* BEGIN Data segment *

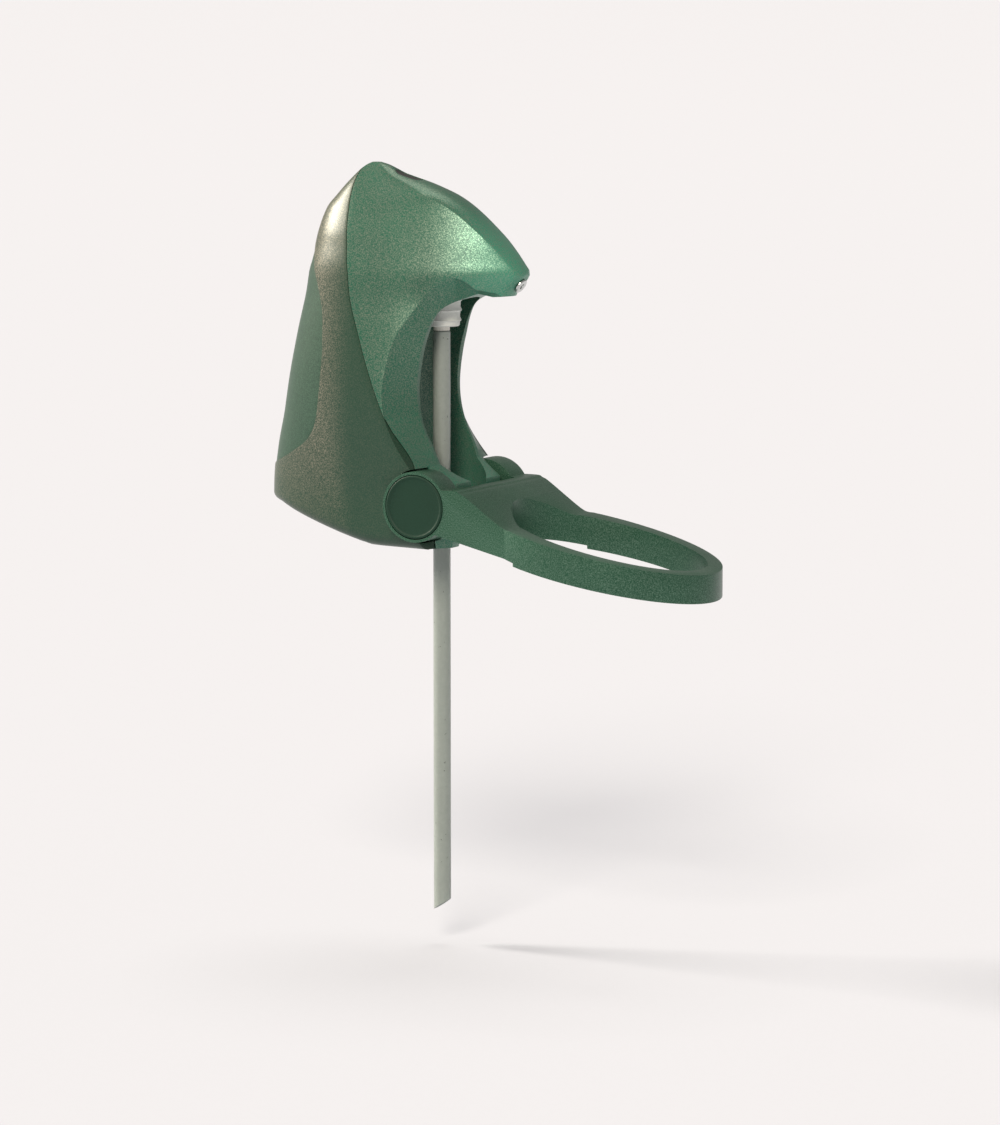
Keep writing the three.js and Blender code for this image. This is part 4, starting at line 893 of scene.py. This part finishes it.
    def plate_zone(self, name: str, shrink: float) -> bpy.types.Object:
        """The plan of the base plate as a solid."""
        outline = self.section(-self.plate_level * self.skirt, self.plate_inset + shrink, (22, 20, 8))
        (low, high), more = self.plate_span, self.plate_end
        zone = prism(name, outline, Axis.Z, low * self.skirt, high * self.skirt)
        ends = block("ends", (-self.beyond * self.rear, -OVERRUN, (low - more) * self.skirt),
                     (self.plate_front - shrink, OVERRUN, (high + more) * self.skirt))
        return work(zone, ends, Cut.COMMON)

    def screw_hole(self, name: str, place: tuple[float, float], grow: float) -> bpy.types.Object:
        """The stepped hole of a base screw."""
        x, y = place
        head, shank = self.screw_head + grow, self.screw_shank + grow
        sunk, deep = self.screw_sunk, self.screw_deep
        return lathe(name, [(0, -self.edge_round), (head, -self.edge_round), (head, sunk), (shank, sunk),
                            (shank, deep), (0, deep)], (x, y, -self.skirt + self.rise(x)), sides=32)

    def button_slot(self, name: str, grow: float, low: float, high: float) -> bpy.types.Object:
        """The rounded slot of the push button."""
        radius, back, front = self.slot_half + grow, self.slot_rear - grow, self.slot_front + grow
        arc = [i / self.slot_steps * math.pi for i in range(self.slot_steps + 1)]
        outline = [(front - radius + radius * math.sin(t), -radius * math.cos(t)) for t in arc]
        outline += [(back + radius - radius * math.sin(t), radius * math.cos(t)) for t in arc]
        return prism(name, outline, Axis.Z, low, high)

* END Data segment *

## [Aim]
Return exactly the leading lines of the listing, stopping after the line in which "(shank, deep), (0, deep)], (x, y, -self.skirt" occurs.

## [Answer for this exercise]
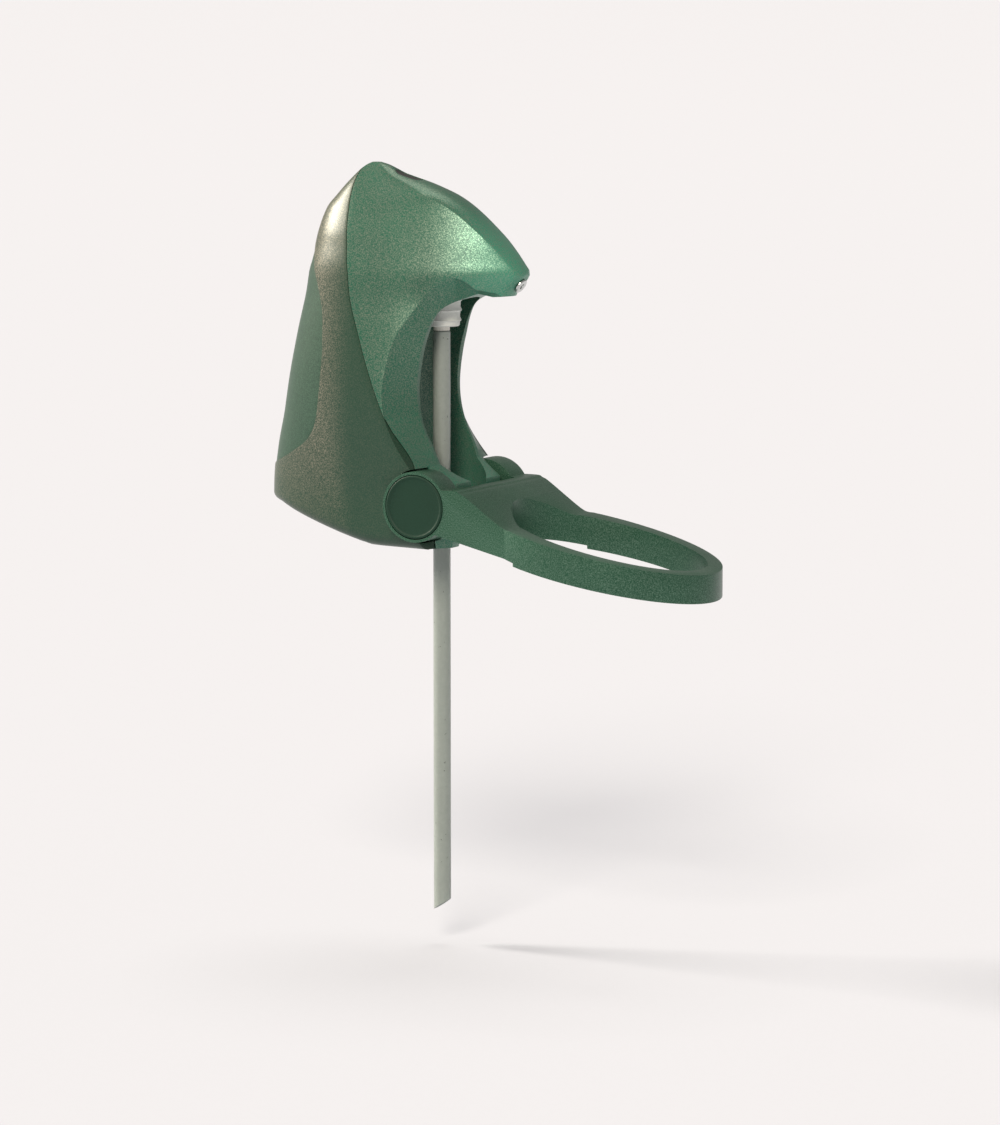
Keep writing the three.js and Blender code for this image. This is part 4, starting at line 893 of scene.py. This part finishes it.
    def plate_zone(self, name: str, shrink: float) -> bpy.types.Object:
        """The plan of the base plate as a solid."""
        outline = self.section(-self.plate_level * self.skirt, self.plate_inset + shrink, (22, 20, 8))
        (low, high), more = self.plate_span, self.plate_end
        zone = prism(name, outline, Axis.Z, low * self.skirt, high * self.skirt)
        ends = block("ends", (-self.beyond * self.rear, -OVERRUN, (low - more) * self.skirt),
                     (self.plate_front - shrink, OVERRUN, (high + more) * self.skirt))
        return work(zone, ends, Cut.COMMON)

    def screw_hole(self, name: str, place: tuple[float, float], grow: float) -> bpy.types.Object:
        """The stepped hole of a base screw."""
        x, y = place
        head, shank = self.screw_head + grow, self.screw_shank + grow
        sunk, deep = self.screw_sunk, self.screw_deep
        return lathe(name, [(0, -self.edge_round), (head, -self.edge_round), (head, sunk), (shank, sunk),
                            (shank, deep), (0, deep)], (x, y, -self.skirt + self.rise(x)), sides=32)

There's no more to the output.